Records show that Johnson, who owned land in Collinsville, was buried at Glenwood Cemetery but the exact location is unknown. As late as 1840, Johnson was living with an individual named W.L. Harrison.
Both John Long, who later owned large tracts of land and ran a hotel in Collinsville, and Robert McMahan had fought at a skirmish at a courthouse in Guilford, North Carolina, an account of it indicating that the firing of 1,500 muskets in a straight-ahead march delivered a “crushing blow,” Stehman said, to the British troops, “one half of the Highlanders dropped on the spot.”
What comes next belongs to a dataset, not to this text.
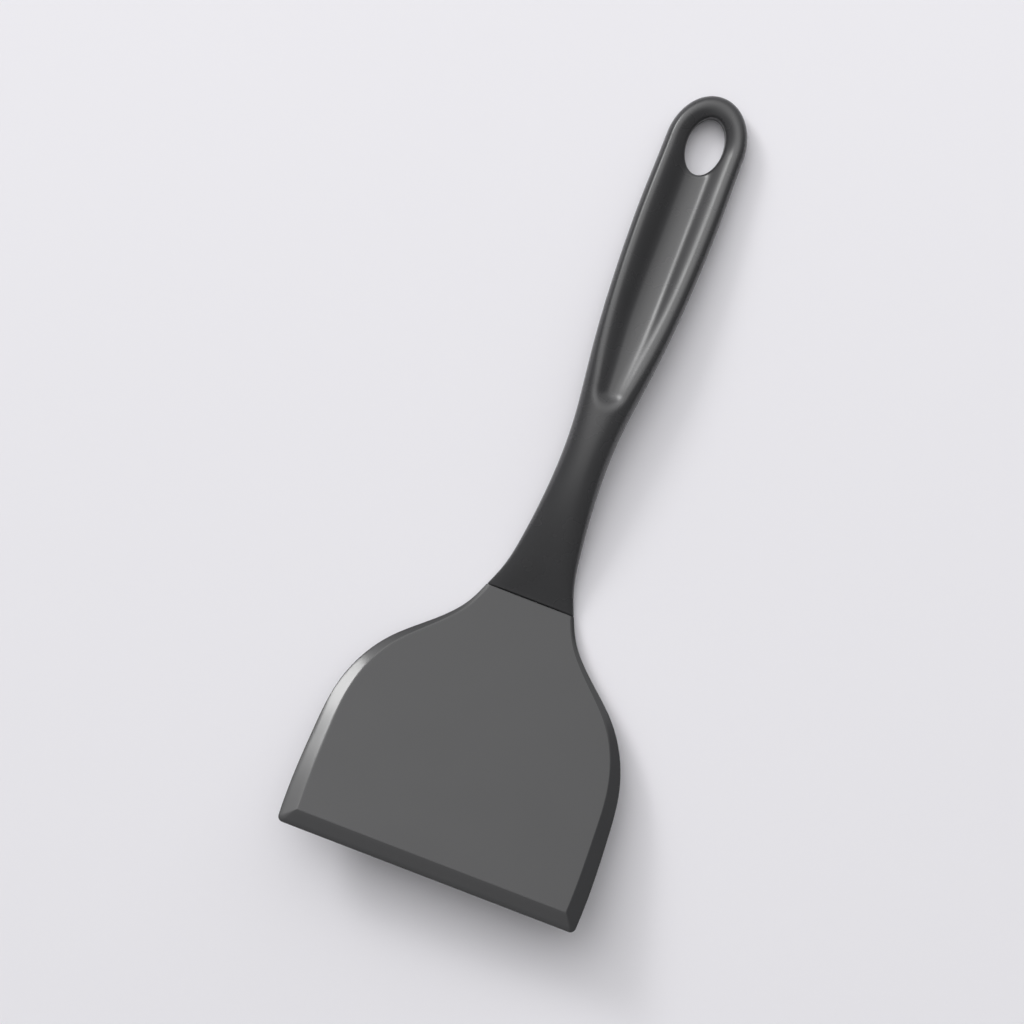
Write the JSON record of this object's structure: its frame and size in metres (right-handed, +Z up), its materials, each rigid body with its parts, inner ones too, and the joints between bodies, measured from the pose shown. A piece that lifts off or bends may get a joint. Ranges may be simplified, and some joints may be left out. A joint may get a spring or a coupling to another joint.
{
  "type": "grill spatula",
  "caption": "Wide flat turner with bevelled front and side edges, a curved neck and a scooped grip that ends in a hanging hole.",
  "frame": {"origin": "on the table, under the middle of the tool's length and width, as it lies face up at rest", "axes": "+Y from the blade towards the grip's end, +X across the blade, +Z up"},
  "size_m": [0.1, 0.2632, 0.026],
  "materials": {
    "handle": "smooth glossy dark-grey nylon with soft moulding waviness",
    "blade": "fine satin dark-grey nylon, glossier on the bevels",
    "core": "plain rolled stainless strip, inside the mouldings"
  },
  "bodies": {
    "root": {"handle": "handle", "blade": "blade", "core_plate": "core"}
  },
  "joints": []
}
McMahan had actually been taken by the Brits as a prisoner, Stehman went on, but eventually moved to Lexington, Kentucky, got married then went to Monroe County in Illinois, where his wife and children were kidnapped by Indians. He remarried in St. Clair County and owned property in Collinsville, thusly resulting in Glenwood as a site to honor him.
Both McMahan and his daughter had also been captured in this area by Indians with him being able to escape but not her then purportedly being returned in Cahokia after a document called the Treaty of Greenville had been signed in 1795 in a town by that name in Ohio. He later remarried and settled in the Collinsville area.
Henry Revis, who is buried at Glenwood, came to this area from North Carolina where he was a member of the Continental Line militia serving a couple of terms of three months each as a young man, having been born in 1752, before coming to Illinois with his brother, buying 160 acres near or in what is now Maryville where St. John’s Cemetery came to be located.
Elihu Mather, who died in 1831, is the subject of a commemorative site at Glenwood which was constructed in his honor. He enlisted with the army of the patriots in Windsor, Connecticut on the first day of 1781 and served as a sergeant.
Mather eventually arrived in Madison County and owned property in Collinsville but the location of his burial has not been determined.